Visagraph 1 instrument for measuring eye movement while reading

1980s

In early 1985, Stanford Taylor developed the Visagraph I system of recording eye movements through a viewer containing infrared emitters and sensors with data input to a Macintosh computer. This system was the first to automatically evaluate both reading efficiency and visual/functional proficiency through computer analysis.

Guided Reader instrument to help students develop efficient reading skills

1970s

In the 1970s, Stanford Taylor released the Guided Reader and Tach-Mate Tachistoscope. These 35 millimeter filmstrip devices provided scan and flash training to develop fluency in silent reading. In 1971, the Reading Eye II (previously known as the Eye-Trac) was released. This device recorded eye movements through infrared sensors and the data was then recorded onto heat-sensitive paper.

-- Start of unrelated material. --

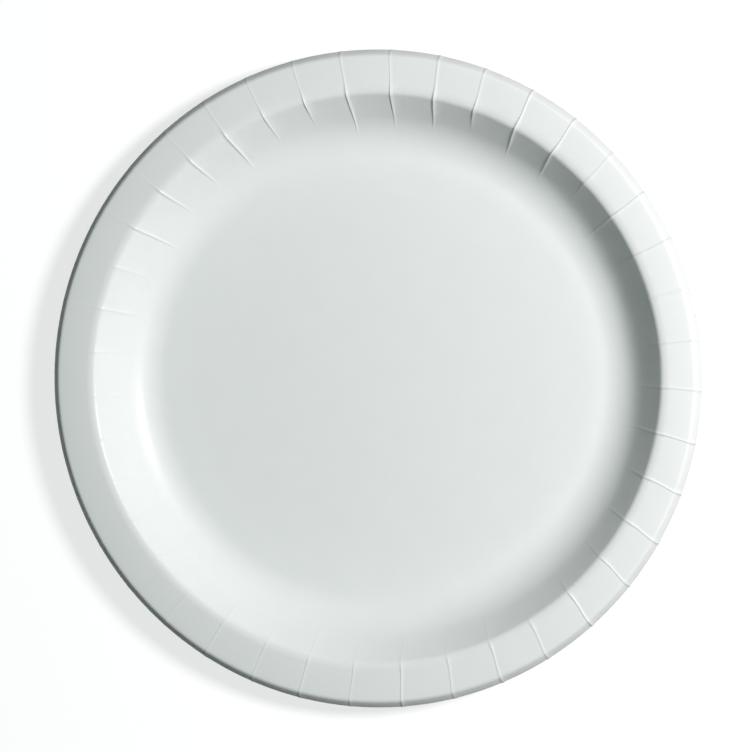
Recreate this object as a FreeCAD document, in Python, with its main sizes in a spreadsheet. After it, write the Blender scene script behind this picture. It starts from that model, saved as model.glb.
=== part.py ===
import FreeCAD, Part
import math
import os
import Sketcher

# A round disposable plate, pressed from one disc of coated paperboard.
# The flat bottom bends up into a sloping wall, the wall bends over a crown into a broad flange, and the flange
# is rolled down at its edge into a lip. The board that the pressing leaves over gathers in radial crimps:
# narrow raised folds that start at the foot of the wall and grow towards the rim. From one crimp to the next
# the board runs straight across, as a panel.
# Millimetres and degrees, +Z up, origin on the table under the middle of the plate.

DIMENSIONS = [
    # name, value, what it measures
    ("outer_diameter", 219.0, "across the rim, over the lip"),
    ("flange_width", 9.9, "from the middle of the crown's bend out to the middle of the lip's"),
    ("crown_height", 15.5, "table to the top of the crown"),
    ("board", 0.45, "thickness of the paperboard"),
    ("wall_angle", 52.0, "rise of the wall above the table"),
    ("flange_fall", 6.0, "fall of the flange towards the rim"),
    ("lip_angle", 57.5, "fall of the lip at its cut edge"),
    ("bottom_bend", 16.5, "radius of the bend at the foot of the wall, on the upper face"),
    ("crown_bend", 3.0, "radius over the crown, on the upper face"),
    ("lip_bend", 3.1, "radius of the lip, on the upper face"),
    ("crimp_count", 40, "crimps around the rim"),
    ("crimp_phase", 5.7, "angle from the X axis to the first crimp"),
    ("crimp_half_angle", 0.36, "angle from a crimp's crest to either side of it"),
    ("crimp_rise_crown", 0.22, "height of a crimp's crest over the crown"),
    ("crimp_rise_lip", 0.38, "height of a crimp's crest over the lip"),
    ("foot_inset", 1.0, "from the edge of the flat bottom in to the start of the foot ring"),
]

START, END, CENTRE = 1, 2, 3
ROOT, X_AXIS, Y_AXIS = -1, -1, -2

doc = FreeCAD.newDocument("paper_plate")
sheet = doc.addObject("Spreadsheet::Sheet", "dims")
for row, (alias, value, meaning) in enumerate(DIMENSIONS, start=1):
    sheet.set(f"A{row}", alias)
    sheet.set(f"B{row}", str(value))
    sheet.set(f"C{row}", meaning)
    sheet.setAlias(f"B{row}", alias)
doc.recompute()

plate = doc.addObject("PartDesign::Body", "plate")
plate.Label = "plate"


def origin_feature(role):
    """The plane or axis of the body's origin that has this role."""
    return next(item for item in plate.Origin.OriginFeatures if item.Role == role)


def new_sketch(name, plane, turn=None):
    """A sketch on one of the body's planes, swung about the plate's axis by the angle that a formula gives."""
    sketch = plate.newObject("Sketcher::SketchObject", name)
    sketch.AttachmentSupport = [(origin_feature(plane), "")]
    sketch.MapMode = "FlatFace"
    if turn:
        upright = FreeCAD.Vector(0, 1, 0)
        sketch.AttachmentOffset = FreeCAD.Placement(FreeCAD.Vector(), FreeCAD.Rotation(upright, 1.0))
        sketch.setExpression("AttachmentOffset.Rotation.Angle", turn)
    return sketch


def rule(sketch, kind, *where):
    """A geometric constraint."""
    sketch.addConstraint(Sketcher.Constraint(kind, *where))


def size(sketch, name, kind, where, formula):
    """A named dimension that follows a formula."""
    result = sketch.evalExpression(formula)
    value = float(getattr(result, "Value", result))
    if kind == "Angle":
        value = math.radians(value)
    index = sketch.addConstraint(Sketcher.Constraint(kind, *where, value))
    sketch.renameConstraint(index, name)
    sketch.setExpression(f"Constraints.{name}", formula)


def read_off(sketch, name, kind, where):
    """A named dimension that only measures, for another sketch to follow."""
    index = sketch.addConstraint(Sketcher.Constraint(kind, *where, 1.0))
    sketch.setDriving(index, False)
    sketch.renameConstraint(index, name)


def along(rise):
    """Direction outwards over a face that rises at this angle, or falls if it is negative."""
    return FreeCAD.Vector(math.cos(math.radians(rise)), math.sin(math.radians(rise)), 0)


def square_to(rise):
    """Direction square to that face, out of the upper side of the board."""
    return FreeCAD.Vector(-math.sin(math.radians(rise)), math.cos(math.radians(rise)), 0)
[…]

Reading Eye instrument to measure and help students develop efficient reading skills

1960s

In the mid-1960s the Aud-X Sound/Sight device was developed by Stanford Taylor to provide synchronized aural/visual sound and sight lessons to develop word recognition, phonics capability, and listening proficiency. In 1966 the Prism Reader, an adaptation of the Guided Reader, was released. It was equipped with Risley rotary prisms and was used by vision specialists to develop competence in binocular vergence and accommodation.

Controlled Reader instrument to help students develop efficient reading skills

1950s

In 1956, the Reading Eye tabletop eye-movement camera was developed by Stanford Taylor and produced by Educational Development Laboratories (EDL) of Huntington, NY. During the same time period, the Controlled Reader and Tach-X Tachistoscope were developed by Stanford Taylor.

Historical photo of eye movement testing

1930s

In 1933 Earl, James, and Carl Taylor developed the Metronoscope and the Opthalmograph at Educational Laboratories of Brownwood, TX. In 1935, the Taylors developed the VisaScope, a visual screening device that tested distance and nearpoint vision as well as accommodation, and the Audiometer, which tested hearing.